Beijing requires automakers and other foreign companies in China to work through joint ventures, usually with state-owned partners. They often are required to give technology to partners who might become competitors.
U.S. President Donald Trump is taking action on what he calls “unfair trade” practices by China. Trump is asking Washington’s top trade official to look into whether China’s intellectual-property practices should be investigated, and Beijing is already fighting back.
More than 20 percent of 100 American companies that responded to a survey by the U.S.-China Business Council, an industry group, said they were asked to transfer technology within the past three years as a condition of market access, according to Jake Parker, the group’s vice president for China operations.

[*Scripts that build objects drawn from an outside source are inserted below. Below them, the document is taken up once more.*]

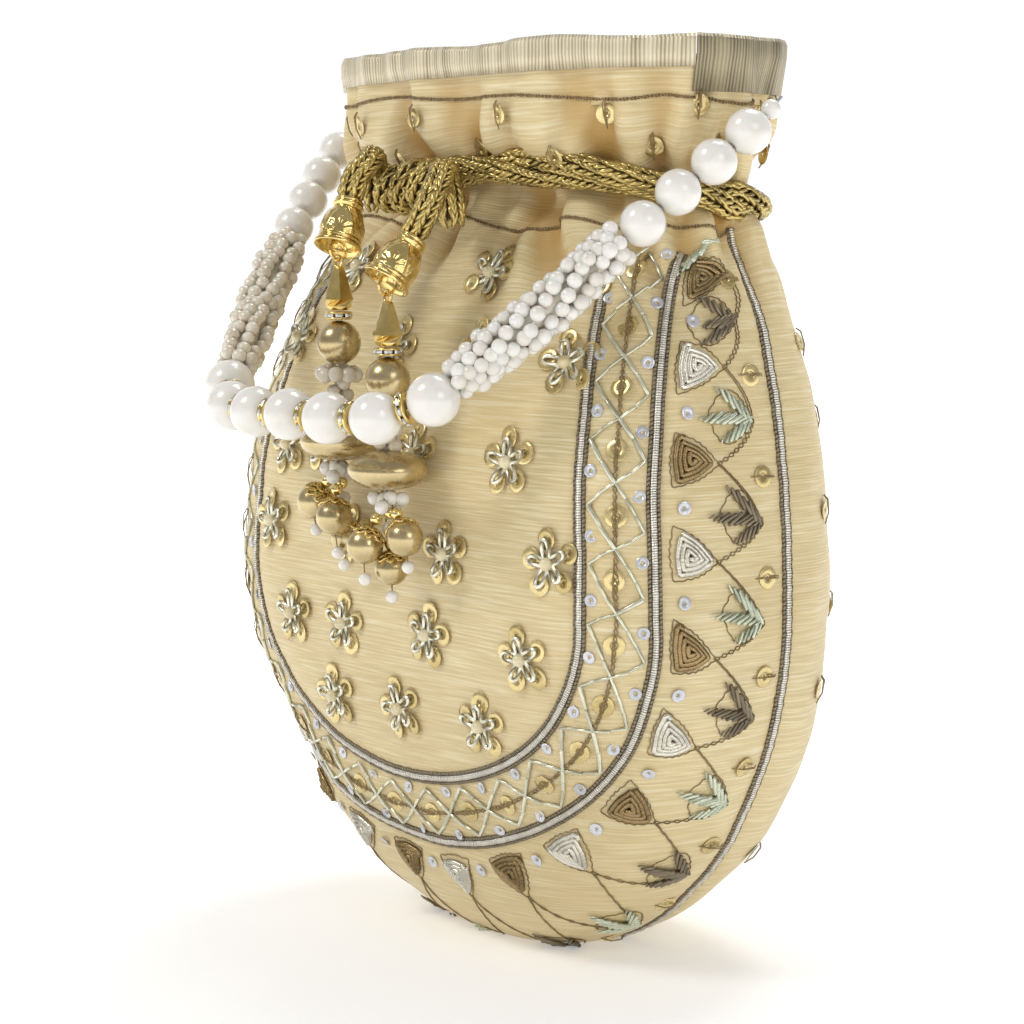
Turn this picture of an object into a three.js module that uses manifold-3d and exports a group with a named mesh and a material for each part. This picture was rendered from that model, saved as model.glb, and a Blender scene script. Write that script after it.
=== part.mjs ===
// Potli bag: a round-bottomed drawstring pouch with a beaded handle and two tassels.
// Millimetres, +Z up, front towards -Y, origin at the middle of the small flat the bag stands on.
import * as THREE from "three";
import { mergeVertices } from "three/addons/utils/BufferGeometryUtils.js";
import Module from "manifold-3d";

const wasm = await Module();
wasm.setup();

// ---- Driving dimensions ----------------------------------------------------------------------
const BAG = {
  halfWidth: 95,          // at the widest height
  frontDepth: 58,         // from the side seams to the front of the belly
  backDepth: 46,          // from the side seams to the middle of the back
  widestHeight: 102,
  sunk: 5,                // how much of the round bottom the standing flat presses in
  bottomPower: 2.4,       // roundness of the bottom seen from the side
  panelThickness: 2.2,    // silk with its bonded wadding
  liningThickness: 1.2,
  layerGap: 1.0,
  seamGap: 1.7,           // half the groove between the two panels, where the piping lies
  rimHeight: 245,
};
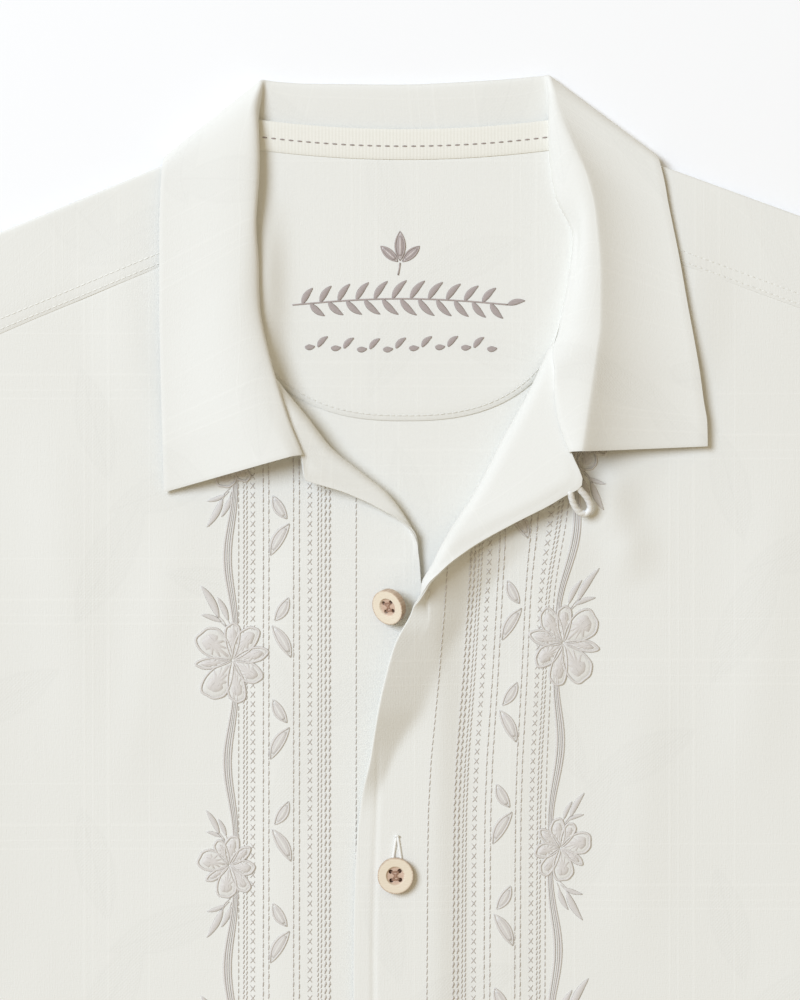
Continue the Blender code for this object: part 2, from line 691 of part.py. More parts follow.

Foreign business groups complain companies are being squeezed out of promising Chinese markets or pressured to hand over technology for electric cars and other emerging industries.
Trump said in April he was setting aside trade disputes while Washington and Beijing worked together to persuade the Democratic People’s Republic of Korea to give up nuclear weapons development. But American officials have resumed criticizing Chinese policy in recent weeks.
Parker noted then-President Barack Obama ordered a similar investigation of Chinese policy on green technology in 2010. That ended in a negotiated settlement.
“It didn’t lead to any unilateral sanctions against the Chinese,” said Parker. “Nor did it undermine the overall U.S.-China trade relationship.”